Camille D: I very much appreciated this aspect of the book, Brian. The ways Aisha writes about the space of creation as a space also of trauma (and recovery). Within the larger context of so many of these poems, that close, embodied vantage seemed so right. And also the poem in which she observes her friend mourning the loss of her mother. Spaces of creation/its opposite.
Kamilah Aisha Moon: I think you are right, Brian. I’ve seen people be completely dismissive of women writing frankly about their bodies. I was determined to break that silence because it has been so harmful. People are suffering greatly because of that taboo on so many levels.
Camille D: So many levels! By “space of creation” I meant the female reproductive tract. But I was all coy in my language. You aren’t coy. I honor that about this book.
Brian S: So much harm in this world can be traced back to an unwillingness to call a thing what it is.
Camille D: And thus we circle back to the importance of naming. Which is one of the things good poetry does. It names.
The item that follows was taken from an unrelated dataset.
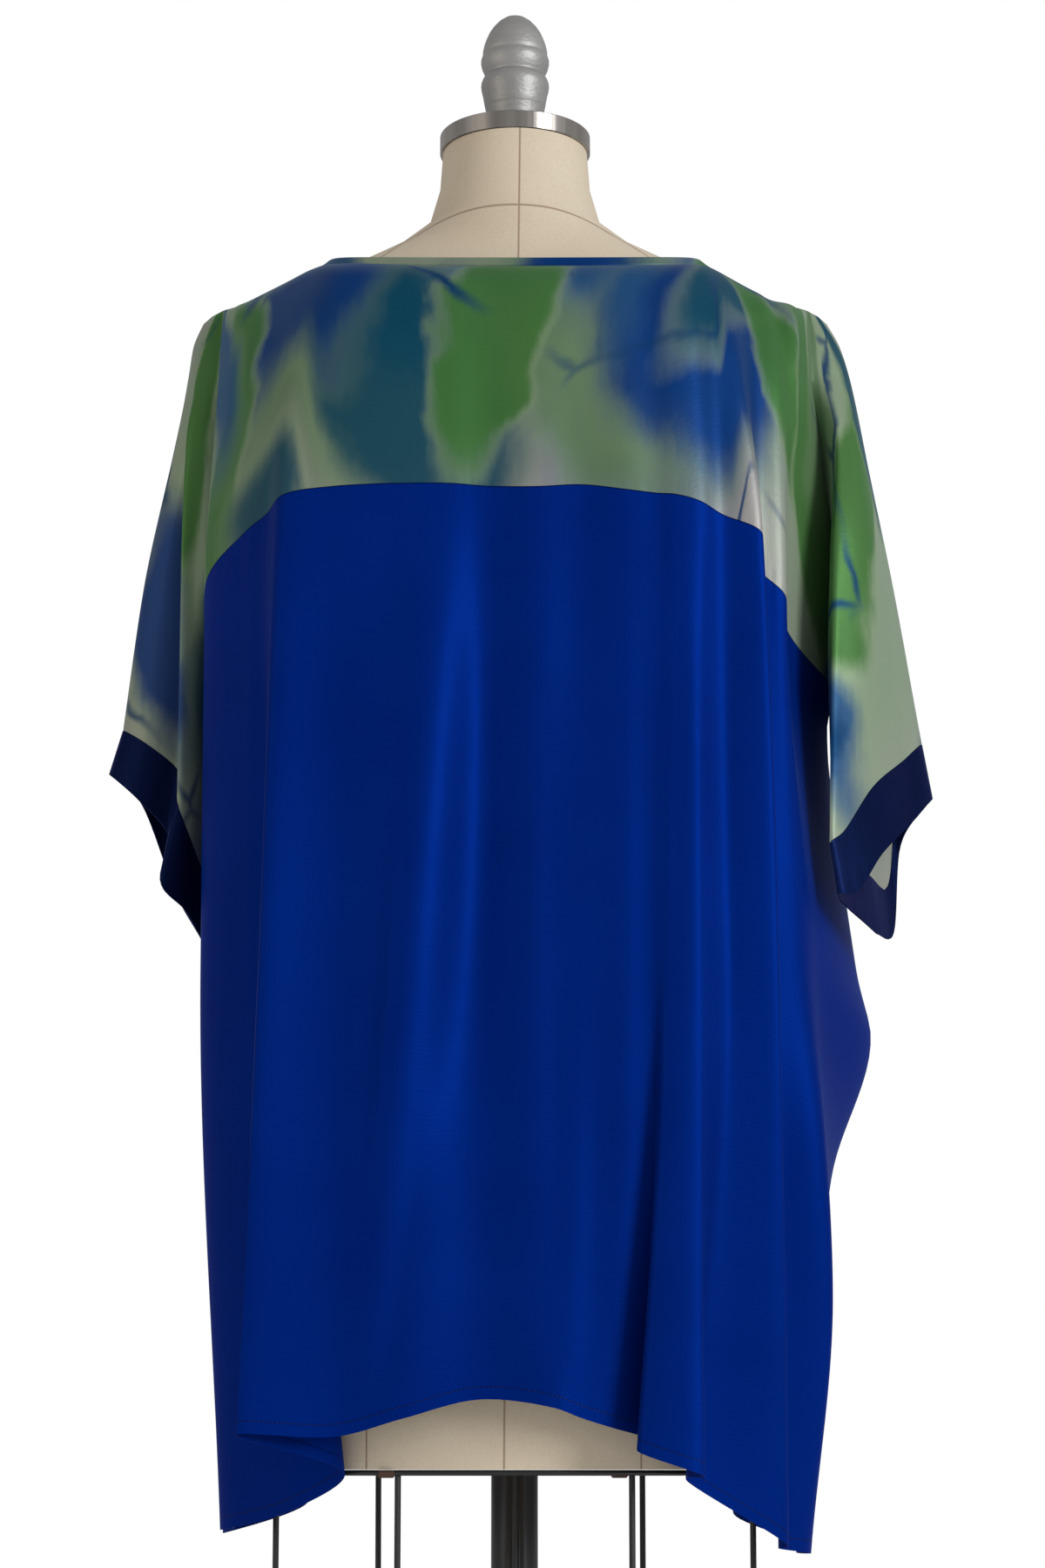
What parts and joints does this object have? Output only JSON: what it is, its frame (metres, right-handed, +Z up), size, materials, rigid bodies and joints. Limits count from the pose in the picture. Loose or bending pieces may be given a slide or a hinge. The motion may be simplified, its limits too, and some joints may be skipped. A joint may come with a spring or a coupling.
{
  "type": "tunic top on a limbless dress form with its wire cage, post and base",
  "caption": "Boxy short-sleeved silk tunic with a dyed yoke, navy cuffs and a plain body, worn by a limbless dress form on a post and round base.",
  "frame": {"origin": "centre of the underside of the stand's round base, on the floor", "axes": "+Z up along the post, the tunic's back faces -Y, +X to the right seen from behind"},
  "size_m": [0.5673, 0.43, 1.7237],
  "materials": {
    "cobalt_silk": "soft sheen",
    "dyed_silk": "soft sheen, resist dyed",
    "navy_silk": "soft sheen",
    "linen": "matt woven",
    "brushed_steel": "brushed",
    "cast_grey": "satin turned",
    "black_metal": "satin black",
    "bronze": "dull bronze"
  },
  "bodies": {
    "root": {"base_disc": "black_metal", "post": "black_metal", "cage_hoop": "black_metal", "rod_side_left": "black_metal", "rod_side_right": "black_metal", "rod_back_left": "black_metal", "rod_back_right": "black_metal", "rod_front_left": "black_metal", "rod_front_right": "black_metal", "bracket_left": "bronze", "bracket_right": "bronze", "form_torso": "linen", "neck_ring": "brushed_steel", "finial": "cast_grey", "neck_binding": "dyed_silk", "yoke_back": "dyed_silk", "yoke_front": "dyed_silk", "body_back": "cobalt_silk", "body_front": "cobalt_silk", "cuff_left": "navy_silk", "cuff_right": "navy_silk"}
  },
  "joints": []
}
Brian S: Which poems are like climbing the high dive to read, if you don’t mind my asking?
Kamilah Aisha Moon: I just recently read at Texas Tech University, and a student in the MFA program came up to me afterwards. He showed me a poem in the collection and said that it was his favorite because he had been there, knew about this place. I nodded and smiled because I turned to that poem while I was at the podium, but decided not to read it. I’m climbed back down the diving board ladder. But he read it and connected with it, which I think we both were grateful for.
Camille D: Yes, KAM, we are all grateful for that. What a lovely story.
Brian S: Thank you for that story, Aisha. And for this lovely book.
Camille D: All the love. By which I mean, good night.